The key to running successful – and affordable – PPC/CPC and social media campaigns is to pay careful attention to your targeting. In most instances, you are trying to reach a smaller, more localized audience.
After identifying the brand-specific words and long-tail keywords you want to target in SEM, you then need to decide on the geographical location you want to target. You can then narrow your targeting further by looking at what times your target audience is most active, and what devices they use.
Although your advertising on social media is different to SEM and banner ads, the targeting options are not much different, and you should use them.
Finally, there are many ways of analyzing the results of your campaigns, but the most important metric is your cost-per-acquisition (CPA) – how much do you spend on advertising to land one sale.
For more ways to make money from free apps, this article outlines several effective app monetization methods for you to try.
Sales
Leads are not sales, so although your website is set up to capture leads, you still need to nurture them through to a sale to make money.

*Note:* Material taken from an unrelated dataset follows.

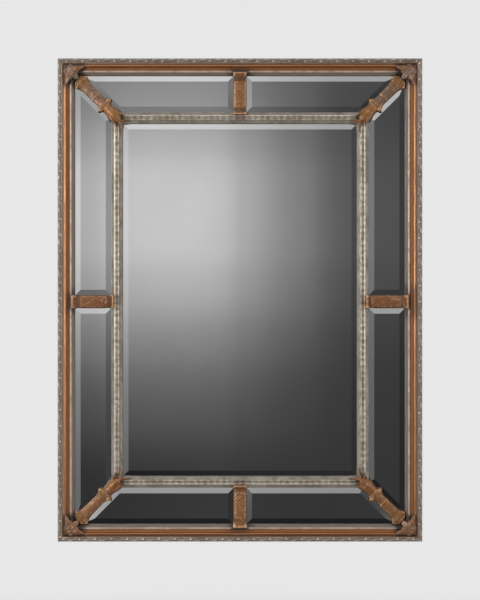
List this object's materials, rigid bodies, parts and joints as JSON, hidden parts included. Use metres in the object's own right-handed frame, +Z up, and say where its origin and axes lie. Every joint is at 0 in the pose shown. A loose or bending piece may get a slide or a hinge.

But not every potential customer is going to visit your website or see your digital marketing. So, we rely on three methods to generate and nurture leads, and close sales:
- Lead nurturing email marketing campaigns
- Phone calls
- Face-to-face meetings
The goal of your email marketing campaign should always be to convert a lead into a new customer, while you should use phone calls as a route to setting up a meeting.
Lead Nurturing through Email
Your website, as discussed earlier, allows potential customers to learn more about your services.
It also makes it possible for them to express interest by giving you their email address, which should then trigger your automated lead nurturing campaign. The campaign should consist of the following:
- 3-4 emails sent out over a period of 2-3 weeks.
- 1-2 campaign-specific landing pages.
Structure your email campaign to first welcome the customer with a brief introduction. The messages that follow should be educational, informative, and include a CTA that links to a specific landing page.
You can also include links to various app stores to make it easier for your customers to download your mobile app.
Use services such as Unbounce, Leadpages, or Instapage to create your landing page. These websites not only make it easy to design effective landing pages but also to conduct split testing.
This allows you to test pages with different layouts and text, to see which leads to the most conversions.
The subject line of your email message is as important as the message itself. Points to consider include:
- Use action verbs, such as Save, Start, Discover, and Learn.
- Brevity. Your goal should be a subject line of 5-7 words.
- Make it sound human, and DON’T USE ALL CAPS.
- Try to incorporate an emotional appeal: curiosity, urgency, joy, or enthusiasm. But make sure that what the subject line teases or promises matches what the message delivers.
Once you start measuring the results of your campaign, you will be most interested in the click rates. Open rates are important – after all, you want recipients to open your email messages – but they mean very little if people are not clicking on your CTA.
As with everything you measure, pay attention to what does and does not work, so you know what to keep using, and what to keep improving.
Phone Calls
Very few people are naturally good at making phone calls, especially as part of a sales pitch. Preparation and practice help, along with a willingness to assess your own “performance” afterwards, learning from any mistakes you make.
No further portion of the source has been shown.